An estimated 5.5 million young Americans between the ages of 16 and 24 are neither enrolled in school nor participating in the workforce — a crisis of disconnection that a new report argues demands far more than the piecemeal policy responses that have characterized the nation's approach for decades.
The report, "Reconnecting Opportunity Youth to Work and a Future," published this month by the American Enterprise Institute, offers a sweeping analysis of what researchers and practitioners call "opportunity youth" — a population that cuts across race, geography, and circumstance, but shares a common condition: disconnection from the two institutions most likely to launch a young person into a stable adult life.
Bruno V. Manno
The report arrives at a moment of heightened anxiety about youth economic mobility, workforce readiness, and the long-term consequences of educational disruption. Its findings draw on longitudinal research from the RAND Corporation, the Brookings Institution, the Educational Testing Service, and the American Institutes for Research, painting a portrait of a population too often misunderstood and too often underserved.

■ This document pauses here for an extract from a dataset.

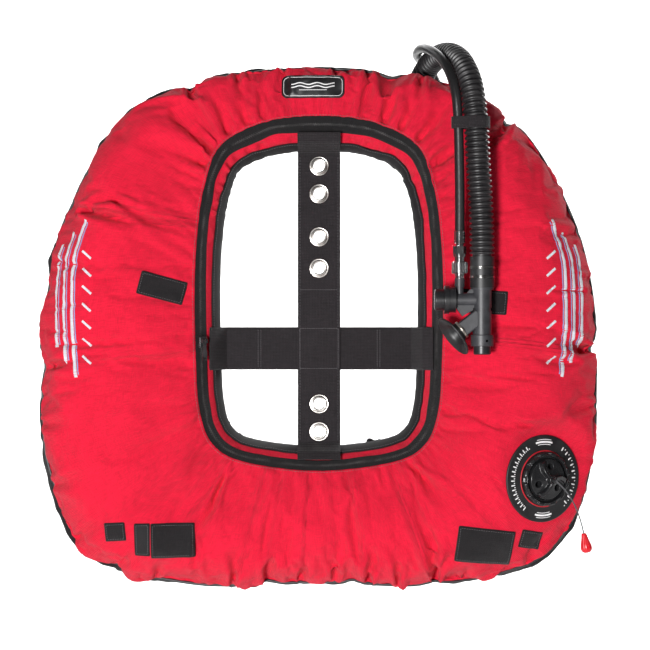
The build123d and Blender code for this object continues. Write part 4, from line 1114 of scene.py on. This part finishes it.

One of the report's central arguments is that opportunity youth resist easy categorization. Some are caregivers for family members. Others are recovering from trauma or have been pushed out of school through suspensions or other disciplinary actions. Still others are working — just not in ways that show up in traditional employment data. They cycle through gig shifts, off-the-books labor, and part-time arrangements that provide income but no trajectory.
RAND Corporation research cited in the report found that young people who eventually became disconnected were already showing signs of academic and social struggle in middle and high school, reporting higher rates of depression, substance use, and weaker support networks long before they dropped out of education or the workforce.
Critically, the report challenges the assumption that disconnection is simply a function of not finishing high school. RAND data show that many disconnected young people already hold at least a diploma, undercutting the argument that boosting graduation rates alone will solve the problem. Place, the report emphasizes, matters just as much as credentials. Disconnection rates are significantly higher in communities where fewer adult men are employed, a finding that reframes the issue as a neighborhood condition, not merely an individual failure.